Notes from the Underground Part Five — Escaping Muybridge's Curse (Can We?)
Pilgrim at Tinker Creek is full of amazing examples like these, and Annie Dillard manages very well to bring those "freak" experiences into the context of our "normal" life.
What she manages to do is to show that the experiences of those people who discover sight well after birth are loaded with teachings that can (if we make the effort to learn) show us how dull our habitual vision is.
Settling for the model derived from Muybridge's work gives animators ideas with which they are able to render a certain kind of motion, ideas which progressively leave the realm of the experiential and enter the one of the "fabricated," increasing the gap between our lived experience, and our symbolic world (the world as we represent it to ourselves).
This is very much in tune with the progressive dehumanization of all things in our culture, and animation, being a significant part of that culture, bears a lot of responsibility for the decline.
Animation constructed according to Muybridge's model is a very crude approximation of "the real." It is as far from "Life" as reading a printed restaurant menu can be from actually eating food.
There's a Sufi story that goes something like this: "A drunk man goes home after a party and drops his keys on the pavement. He starts looking for them until a friend, walking by, stops and helps look for the keys. They search and search, aided by the light of a nearby street light. After a while, the friend stops and says: 'I can't find them, are you sure you lost them here?'
"'No,' answers the drunk man, 'I lost them over there where it is dark, but as I can't see anything there, I'd rather search here where there is light.'"

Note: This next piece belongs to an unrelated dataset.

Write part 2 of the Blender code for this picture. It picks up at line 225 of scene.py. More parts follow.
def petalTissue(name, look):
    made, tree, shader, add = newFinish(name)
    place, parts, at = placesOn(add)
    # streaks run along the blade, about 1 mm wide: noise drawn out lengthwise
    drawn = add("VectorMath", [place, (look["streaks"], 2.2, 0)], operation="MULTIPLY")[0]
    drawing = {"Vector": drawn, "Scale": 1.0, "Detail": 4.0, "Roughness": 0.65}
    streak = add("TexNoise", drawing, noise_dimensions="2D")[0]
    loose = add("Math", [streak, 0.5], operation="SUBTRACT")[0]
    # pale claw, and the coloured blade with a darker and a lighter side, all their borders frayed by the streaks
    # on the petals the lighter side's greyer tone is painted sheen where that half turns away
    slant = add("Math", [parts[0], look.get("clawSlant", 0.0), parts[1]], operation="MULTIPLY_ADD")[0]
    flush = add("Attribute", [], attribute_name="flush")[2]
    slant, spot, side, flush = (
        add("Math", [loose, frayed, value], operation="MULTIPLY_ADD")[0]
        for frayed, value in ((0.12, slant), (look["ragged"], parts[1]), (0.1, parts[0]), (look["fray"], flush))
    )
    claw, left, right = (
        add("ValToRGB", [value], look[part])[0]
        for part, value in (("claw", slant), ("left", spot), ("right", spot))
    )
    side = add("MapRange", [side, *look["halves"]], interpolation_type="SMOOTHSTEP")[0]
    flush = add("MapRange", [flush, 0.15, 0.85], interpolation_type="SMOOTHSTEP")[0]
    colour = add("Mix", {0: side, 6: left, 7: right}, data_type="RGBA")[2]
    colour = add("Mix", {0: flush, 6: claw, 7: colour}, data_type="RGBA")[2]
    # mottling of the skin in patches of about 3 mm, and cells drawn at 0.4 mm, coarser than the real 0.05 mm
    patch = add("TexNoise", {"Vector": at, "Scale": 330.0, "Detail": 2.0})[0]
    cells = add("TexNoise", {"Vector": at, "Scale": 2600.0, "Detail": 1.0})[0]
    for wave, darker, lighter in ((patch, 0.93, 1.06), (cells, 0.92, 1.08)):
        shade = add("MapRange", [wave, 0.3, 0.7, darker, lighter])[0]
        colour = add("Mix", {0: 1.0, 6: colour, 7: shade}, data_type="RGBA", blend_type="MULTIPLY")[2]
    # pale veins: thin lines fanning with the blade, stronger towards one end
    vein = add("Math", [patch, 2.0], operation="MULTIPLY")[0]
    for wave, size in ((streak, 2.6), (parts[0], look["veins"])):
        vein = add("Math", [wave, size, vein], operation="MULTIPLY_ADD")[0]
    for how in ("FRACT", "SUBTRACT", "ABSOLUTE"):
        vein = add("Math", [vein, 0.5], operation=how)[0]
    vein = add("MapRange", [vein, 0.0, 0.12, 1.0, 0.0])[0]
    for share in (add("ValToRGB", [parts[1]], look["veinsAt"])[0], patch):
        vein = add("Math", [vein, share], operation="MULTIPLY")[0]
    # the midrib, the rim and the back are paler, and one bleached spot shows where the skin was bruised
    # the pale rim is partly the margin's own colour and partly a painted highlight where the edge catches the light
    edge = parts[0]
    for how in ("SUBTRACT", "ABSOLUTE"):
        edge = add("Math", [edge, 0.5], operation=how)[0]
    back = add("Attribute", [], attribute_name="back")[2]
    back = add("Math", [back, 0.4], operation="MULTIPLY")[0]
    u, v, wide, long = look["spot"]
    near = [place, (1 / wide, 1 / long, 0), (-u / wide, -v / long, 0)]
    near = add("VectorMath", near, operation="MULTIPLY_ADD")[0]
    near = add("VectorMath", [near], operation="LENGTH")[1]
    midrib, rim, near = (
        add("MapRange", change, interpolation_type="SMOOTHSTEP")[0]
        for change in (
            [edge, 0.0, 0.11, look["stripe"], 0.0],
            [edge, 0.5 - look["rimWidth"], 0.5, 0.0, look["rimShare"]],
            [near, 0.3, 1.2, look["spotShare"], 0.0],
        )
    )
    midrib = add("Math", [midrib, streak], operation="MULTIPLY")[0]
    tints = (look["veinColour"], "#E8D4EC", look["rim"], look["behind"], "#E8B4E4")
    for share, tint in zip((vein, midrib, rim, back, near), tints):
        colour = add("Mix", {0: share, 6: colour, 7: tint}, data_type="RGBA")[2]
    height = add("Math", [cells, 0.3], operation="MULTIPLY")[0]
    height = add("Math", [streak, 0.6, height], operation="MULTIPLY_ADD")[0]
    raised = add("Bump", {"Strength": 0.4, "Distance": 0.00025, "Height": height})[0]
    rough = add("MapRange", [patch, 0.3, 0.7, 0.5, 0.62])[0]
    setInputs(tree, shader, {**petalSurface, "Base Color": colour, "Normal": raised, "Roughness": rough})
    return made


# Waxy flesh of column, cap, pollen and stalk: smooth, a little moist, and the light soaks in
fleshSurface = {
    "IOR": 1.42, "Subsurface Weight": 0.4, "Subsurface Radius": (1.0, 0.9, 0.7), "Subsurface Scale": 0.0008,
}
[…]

This is very similar to what has happened to our approach to "figure drawing" and animation.
Once we surrendered our own unaided vision to the "filtering effect" of the sciences of anatomy and physiology, we surrendered the reality of our own darkness to the light of false, or at least "borrowed," certainty.

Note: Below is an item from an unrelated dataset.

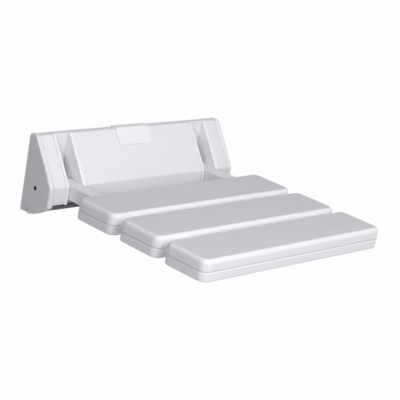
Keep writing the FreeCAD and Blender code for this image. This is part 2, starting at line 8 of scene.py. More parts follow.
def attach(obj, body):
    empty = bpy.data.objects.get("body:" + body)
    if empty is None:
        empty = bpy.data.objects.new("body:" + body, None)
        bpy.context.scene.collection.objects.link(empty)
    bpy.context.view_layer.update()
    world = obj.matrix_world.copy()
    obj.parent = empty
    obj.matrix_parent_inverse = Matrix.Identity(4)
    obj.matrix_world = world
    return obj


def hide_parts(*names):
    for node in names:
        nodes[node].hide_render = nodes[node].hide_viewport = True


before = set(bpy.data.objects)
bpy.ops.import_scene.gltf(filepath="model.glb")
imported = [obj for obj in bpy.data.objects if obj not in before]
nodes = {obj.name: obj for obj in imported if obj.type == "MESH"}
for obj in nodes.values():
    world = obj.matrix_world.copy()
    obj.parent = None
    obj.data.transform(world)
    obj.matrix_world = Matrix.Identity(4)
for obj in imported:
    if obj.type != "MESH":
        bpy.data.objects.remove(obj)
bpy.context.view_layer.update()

The "Mighty Principles of Animation" presented by Gene Deitch are a very potent example of this, reminding me of my early days in art school when, while Pollock and de Kooning were at the height of their art, the school still imposed on us unsuspecting beginners the notion that Art had to do with figure drawing based on 19th Century norms.
In Gene Deitch's "defense," I will stress the fact that what he called "The 12 Principles of Character Animation, as developed at the Disney studio" was modified for the article title into "Mighty Principles of Animation."
That is quite a qualitative leap!!!
As I mentioned in the previous article, many cultures other than our own, and even our own in years gone by, did not do not rely on an a priori knowledge of the inner structure of the human body when they deal with "figurative imagery," and yet, they have provided us (still do) with images that deeply affect us today, so potent is their presence, their reality status, their "truth."